WRITTEN PROBLEM: Track down the lines that contain "picture" and copy them.
-- Start of INPUT MATERIAL --
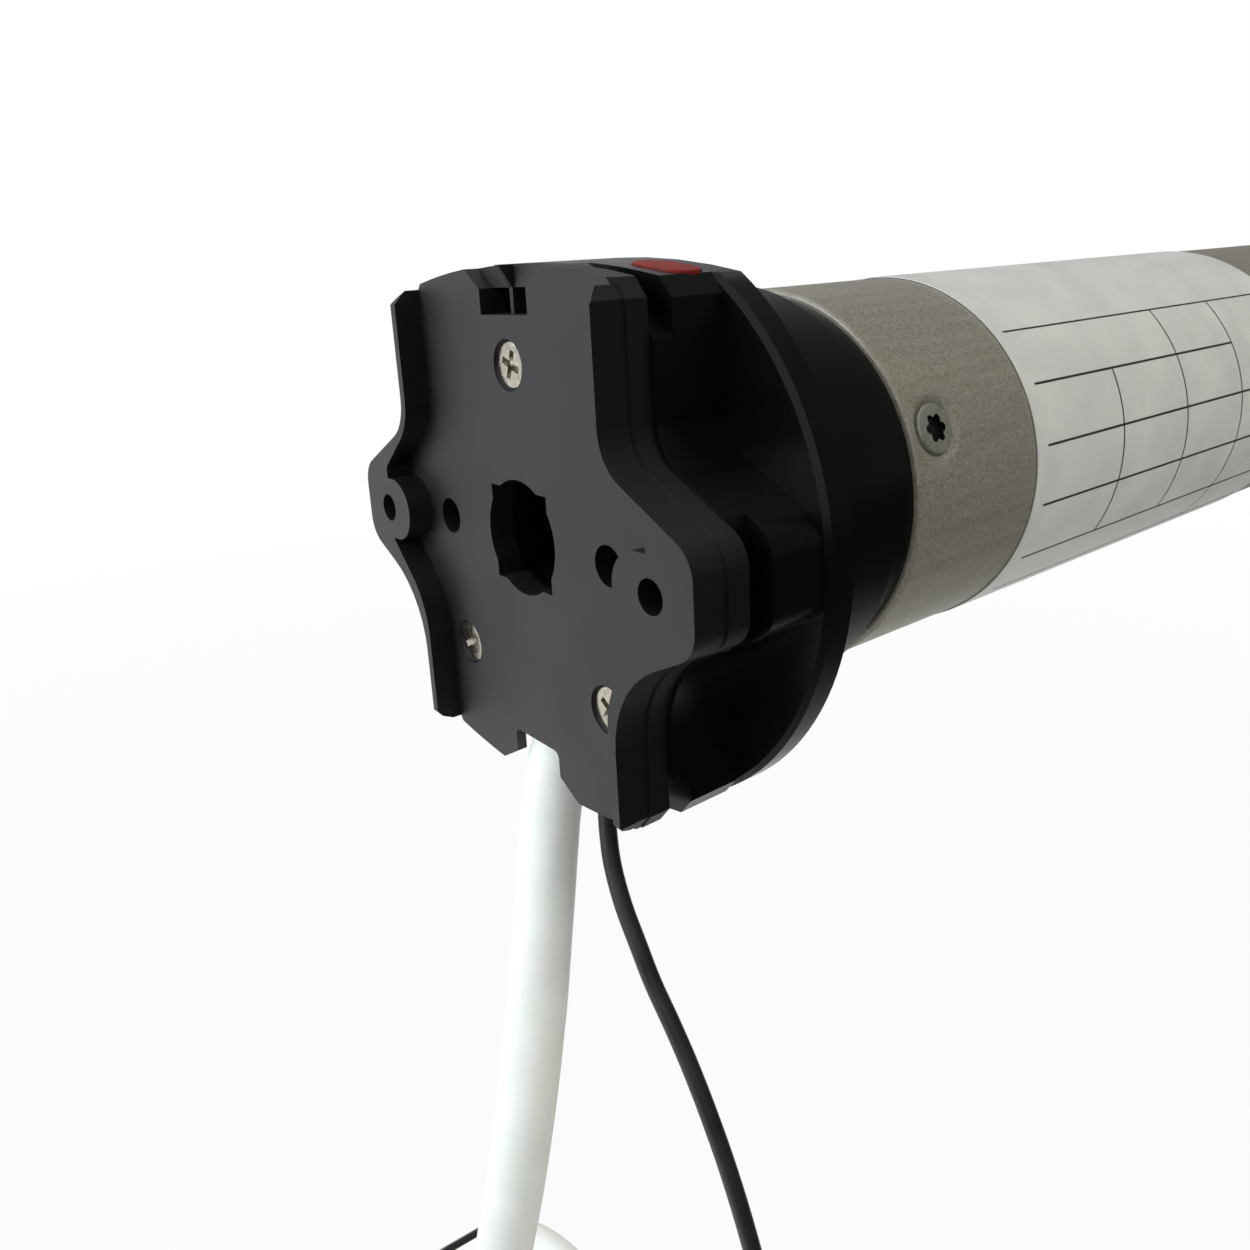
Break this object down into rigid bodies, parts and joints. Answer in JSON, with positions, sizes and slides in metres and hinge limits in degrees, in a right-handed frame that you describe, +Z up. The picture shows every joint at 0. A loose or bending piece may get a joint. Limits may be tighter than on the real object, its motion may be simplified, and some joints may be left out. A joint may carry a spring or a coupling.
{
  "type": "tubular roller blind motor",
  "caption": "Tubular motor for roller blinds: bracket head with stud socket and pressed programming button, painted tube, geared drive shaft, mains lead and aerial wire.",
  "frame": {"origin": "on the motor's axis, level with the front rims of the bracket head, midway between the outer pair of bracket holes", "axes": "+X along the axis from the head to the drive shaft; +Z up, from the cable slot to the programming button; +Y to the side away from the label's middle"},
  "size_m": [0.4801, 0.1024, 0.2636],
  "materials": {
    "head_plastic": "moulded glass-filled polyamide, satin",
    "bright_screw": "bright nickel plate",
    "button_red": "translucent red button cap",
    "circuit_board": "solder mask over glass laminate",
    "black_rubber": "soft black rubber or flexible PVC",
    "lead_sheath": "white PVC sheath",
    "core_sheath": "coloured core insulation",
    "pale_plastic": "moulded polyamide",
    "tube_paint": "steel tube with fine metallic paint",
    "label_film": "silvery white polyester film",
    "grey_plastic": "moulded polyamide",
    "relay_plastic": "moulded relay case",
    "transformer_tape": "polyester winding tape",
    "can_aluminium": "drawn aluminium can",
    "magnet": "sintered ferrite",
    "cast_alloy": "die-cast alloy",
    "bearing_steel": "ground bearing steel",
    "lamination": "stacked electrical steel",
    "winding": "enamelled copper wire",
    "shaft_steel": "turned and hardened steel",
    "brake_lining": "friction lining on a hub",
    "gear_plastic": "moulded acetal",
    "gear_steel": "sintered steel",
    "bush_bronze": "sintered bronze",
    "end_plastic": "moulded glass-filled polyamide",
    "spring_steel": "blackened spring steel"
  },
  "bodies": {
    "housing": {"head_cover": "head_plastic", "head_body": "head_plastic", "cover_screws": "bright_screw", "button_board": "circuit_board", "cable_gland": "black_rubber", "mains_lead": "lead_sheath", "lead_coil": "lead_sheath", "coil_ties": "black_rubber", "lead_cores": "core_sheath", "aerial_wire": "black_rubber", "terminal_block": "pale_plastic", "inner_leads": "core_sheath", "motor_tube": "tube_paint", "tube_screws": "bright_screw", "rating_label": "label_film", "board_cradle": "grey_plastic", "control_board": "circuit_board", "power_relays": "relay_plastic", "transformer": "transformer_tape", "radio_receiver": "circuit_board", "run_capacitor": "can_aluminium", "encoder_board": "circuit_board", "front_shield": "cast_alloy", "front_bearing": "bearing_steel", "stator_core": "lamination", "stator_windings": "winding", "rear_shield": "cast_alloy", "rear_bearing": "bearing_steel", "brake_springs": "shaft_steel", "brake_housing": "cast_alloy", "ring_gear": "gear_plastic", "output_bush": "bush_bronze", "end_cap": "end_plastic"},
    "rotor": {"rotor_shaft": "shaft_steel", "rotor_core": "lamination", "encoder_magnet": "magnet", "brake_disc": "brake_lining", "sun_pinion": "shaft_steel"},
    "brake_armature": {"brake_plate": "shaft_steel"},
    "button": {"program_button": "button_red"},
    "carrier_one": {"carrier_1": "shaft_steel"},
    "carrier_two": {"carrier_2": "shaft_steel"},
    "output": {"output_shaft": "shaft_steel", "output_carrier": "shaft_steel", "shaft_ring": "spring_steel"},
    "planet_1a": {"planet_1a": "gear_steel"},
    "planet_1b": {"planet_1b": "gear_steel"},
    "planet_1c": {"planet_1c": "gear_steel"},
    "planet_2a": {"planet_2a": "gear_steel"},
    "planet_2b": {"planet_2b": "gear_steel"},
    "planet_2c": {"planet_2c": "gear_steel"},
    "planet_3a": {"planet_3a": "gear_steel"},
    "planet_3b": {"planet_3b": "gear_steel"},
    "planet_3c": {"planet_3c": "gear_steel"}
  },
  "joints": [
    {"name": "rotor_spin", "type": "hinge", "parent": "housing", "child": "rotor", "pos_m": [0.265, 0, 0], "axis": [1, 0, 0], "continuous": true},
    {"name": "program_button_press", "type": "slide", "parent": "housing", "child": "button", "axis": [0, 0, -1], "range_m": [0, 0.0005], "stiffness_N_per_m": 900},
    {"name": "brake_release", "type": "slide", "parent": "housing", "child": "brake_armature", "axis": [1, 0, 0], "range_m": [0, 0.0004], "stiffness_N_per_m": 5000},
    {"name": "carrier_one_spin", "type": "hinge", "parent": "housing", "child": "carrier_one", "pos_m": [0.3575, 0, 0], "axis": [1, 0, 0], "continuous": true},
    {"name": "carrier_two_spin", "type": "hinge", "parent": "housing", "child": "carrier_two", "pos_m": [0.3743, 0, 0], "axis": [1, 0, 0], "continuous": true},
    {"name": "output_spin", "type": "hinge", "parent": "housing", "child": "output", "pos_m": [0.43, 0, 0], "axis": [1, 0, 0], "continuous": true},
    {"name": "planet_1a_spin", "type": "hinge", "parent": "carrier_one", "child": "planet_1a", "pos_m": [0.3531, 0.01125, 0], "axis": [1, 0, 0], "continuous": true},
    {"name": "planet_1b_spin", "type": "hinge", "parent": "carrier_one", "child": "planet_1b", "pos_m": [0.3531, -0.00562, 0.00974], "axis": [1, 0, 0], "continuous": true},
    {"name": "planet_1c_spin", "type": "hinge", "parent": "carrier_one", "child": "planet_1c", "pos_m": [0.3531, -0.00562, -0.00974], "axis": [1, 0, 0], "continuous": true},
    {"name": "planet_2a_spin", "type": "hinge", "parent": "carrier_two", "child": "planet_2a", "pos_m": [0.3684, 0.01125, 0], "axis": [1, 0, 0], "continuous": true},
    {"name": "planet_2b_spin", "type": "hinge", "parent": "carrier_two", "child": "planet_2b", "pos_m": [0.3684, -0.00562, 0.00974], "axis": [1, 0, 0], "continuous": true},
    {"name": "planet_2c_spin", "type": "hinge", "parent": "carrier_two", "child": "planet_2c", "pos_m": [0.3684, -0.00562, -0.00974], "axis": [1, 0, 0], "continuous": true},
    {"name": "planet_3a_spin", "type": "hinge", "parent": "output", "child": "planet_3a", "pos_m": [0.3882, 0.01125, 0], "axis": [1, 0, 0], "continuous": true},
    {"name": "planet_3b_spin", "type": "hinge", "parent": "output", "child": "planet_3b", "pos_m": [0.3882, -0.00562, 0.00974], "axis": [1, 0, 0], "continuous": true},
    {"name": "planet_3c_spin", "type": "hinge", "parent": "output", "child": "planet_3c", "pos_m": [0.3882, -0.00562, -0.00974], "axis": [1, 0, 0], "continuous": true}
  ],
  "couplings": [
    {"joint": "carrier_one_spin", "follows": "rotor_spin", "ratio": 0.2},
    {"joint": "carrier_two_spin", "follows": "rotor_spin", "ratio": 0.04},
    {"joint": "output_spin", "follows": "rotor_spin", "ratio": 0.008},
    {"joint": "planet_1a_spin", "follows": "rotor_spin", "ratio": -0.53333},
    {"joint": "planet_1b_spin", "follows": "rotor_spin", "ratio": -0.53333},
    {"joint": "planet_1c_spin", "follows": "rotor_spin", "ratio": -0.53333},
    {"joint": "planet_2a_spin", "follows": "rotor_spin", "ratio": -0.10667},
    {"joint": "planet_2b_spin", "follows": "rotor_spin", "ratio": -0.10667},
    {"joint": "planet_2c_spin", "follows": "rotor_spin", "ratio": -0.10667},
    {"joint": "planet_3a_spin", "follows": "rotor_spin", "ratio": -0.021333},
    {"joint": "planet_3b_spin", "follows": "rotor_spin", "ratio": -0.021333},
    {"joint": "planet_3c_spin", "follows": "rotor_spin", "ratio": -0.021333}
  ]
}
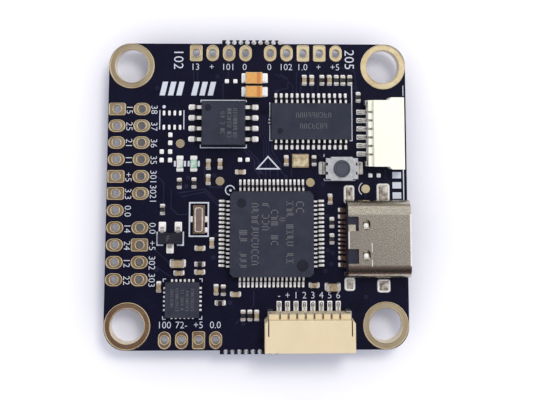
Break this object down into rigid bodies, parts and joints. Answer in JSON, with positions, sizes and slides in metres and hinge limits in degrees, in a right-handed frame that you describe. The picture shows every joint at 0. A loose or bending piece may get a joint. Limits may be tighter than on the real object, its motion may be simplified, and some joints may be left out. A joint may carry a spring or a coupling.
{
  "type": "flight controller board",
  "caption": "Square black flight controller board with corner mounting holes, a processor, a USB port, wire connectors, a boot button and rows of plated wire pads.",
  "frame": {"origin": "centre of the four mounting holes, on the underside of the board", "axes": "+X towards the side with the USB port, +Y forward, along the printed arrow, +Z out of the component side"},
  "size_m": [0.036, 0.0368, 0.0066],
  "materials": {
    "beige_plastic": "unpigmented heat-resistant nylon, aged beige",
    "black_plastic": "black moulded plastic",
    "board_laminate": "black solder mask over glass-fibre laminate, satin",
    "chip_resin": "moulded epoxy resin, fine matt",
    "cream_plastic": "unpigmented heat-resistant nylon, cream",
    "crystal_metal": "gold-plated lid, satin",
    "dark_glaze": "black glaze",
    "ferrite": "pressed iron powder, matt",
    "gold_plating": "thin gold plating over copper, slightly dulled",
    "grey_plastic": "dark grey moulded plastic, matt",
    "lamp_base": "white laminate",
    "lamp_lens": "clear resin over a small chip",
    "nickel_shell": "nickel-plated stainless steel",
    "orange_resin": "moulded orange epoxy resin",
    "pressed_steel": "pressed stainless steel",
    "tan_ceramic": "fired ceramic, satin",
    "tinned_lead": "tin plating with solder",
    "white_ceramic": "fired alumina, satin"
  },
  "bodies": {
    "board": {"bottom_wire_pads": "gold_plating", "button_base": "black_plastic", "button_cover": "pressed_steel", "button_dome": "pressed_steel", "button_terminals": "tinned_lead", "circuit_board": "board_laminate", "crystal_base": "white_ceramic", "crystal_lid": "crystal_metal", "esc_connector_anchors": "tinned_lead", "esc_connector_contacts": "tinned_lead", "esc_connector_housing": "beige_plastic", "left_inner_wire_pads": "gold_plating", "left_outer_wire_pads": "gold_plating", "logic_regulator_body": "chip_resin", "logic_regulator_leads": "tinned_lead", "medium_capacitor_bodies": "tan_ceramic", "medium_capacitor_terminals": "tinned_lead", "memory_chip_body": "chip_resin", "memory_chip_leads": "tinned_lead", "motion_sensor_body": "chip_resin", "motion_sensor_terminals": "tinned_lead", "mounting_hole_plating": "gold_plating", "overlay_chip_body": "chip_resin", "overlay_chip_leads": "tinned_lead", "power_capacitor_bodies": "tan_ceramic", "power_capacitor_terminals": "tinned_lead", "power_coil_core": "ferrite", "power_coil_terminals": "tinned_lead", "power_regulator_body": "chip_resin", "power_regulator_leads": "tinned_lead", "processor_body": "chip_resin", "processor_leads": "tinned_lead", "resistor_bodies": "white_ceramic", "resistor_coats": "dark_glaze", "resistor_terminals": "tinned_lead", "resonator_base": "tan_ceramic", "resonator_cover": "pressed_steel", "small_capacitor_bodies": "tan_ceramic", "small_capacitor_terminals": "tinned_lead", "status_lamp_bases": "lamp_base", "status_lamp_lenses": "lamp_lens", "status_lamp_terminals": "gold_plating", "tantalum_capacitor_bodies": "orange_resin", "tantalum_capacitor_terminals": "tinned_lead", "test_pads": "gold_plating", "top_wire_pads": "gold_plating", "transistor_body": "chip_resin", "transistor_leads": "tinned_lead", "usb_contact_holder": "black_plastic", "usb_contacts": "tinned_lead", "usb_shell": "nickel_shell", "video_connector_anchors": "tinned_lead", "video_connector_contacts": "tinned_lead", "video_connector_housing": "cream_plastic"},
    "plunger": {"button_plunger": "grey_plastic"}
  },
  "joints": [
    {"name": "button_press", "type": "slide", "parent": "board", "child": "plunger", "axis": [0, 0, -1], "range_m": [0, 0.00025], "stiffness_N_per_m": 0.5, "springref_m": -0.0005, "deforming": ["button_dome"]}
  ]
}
-- End of INPUT MATERIAL --
FINAL ANSWER:
Break this object down into rigid bodies, parts and joints. Answer in JSON, with positions, sizes and slides in metres and hinge limits in degrees, in a right-handed frame that you describe, +Z up. The picture shows every joint at 0. A loose or bending piece may get a joint. Limits may be tighter than on the real object, its motion may be simplified, and some joints may be left out. A joint may carry a spring or a coupling.
Break this object down into rigid bodies, parts and joints. Answer in JSON, with positions, sizes and slides in metres and hinge limits in degrees, in a right-handed frame that you describe. The picture shows every joint at 0. A loose or bending piece may get a joint. Limits may be tighter than on the real object, its motion may be simplified, and some joints may be left out. A joint may carry a spring or a coupling.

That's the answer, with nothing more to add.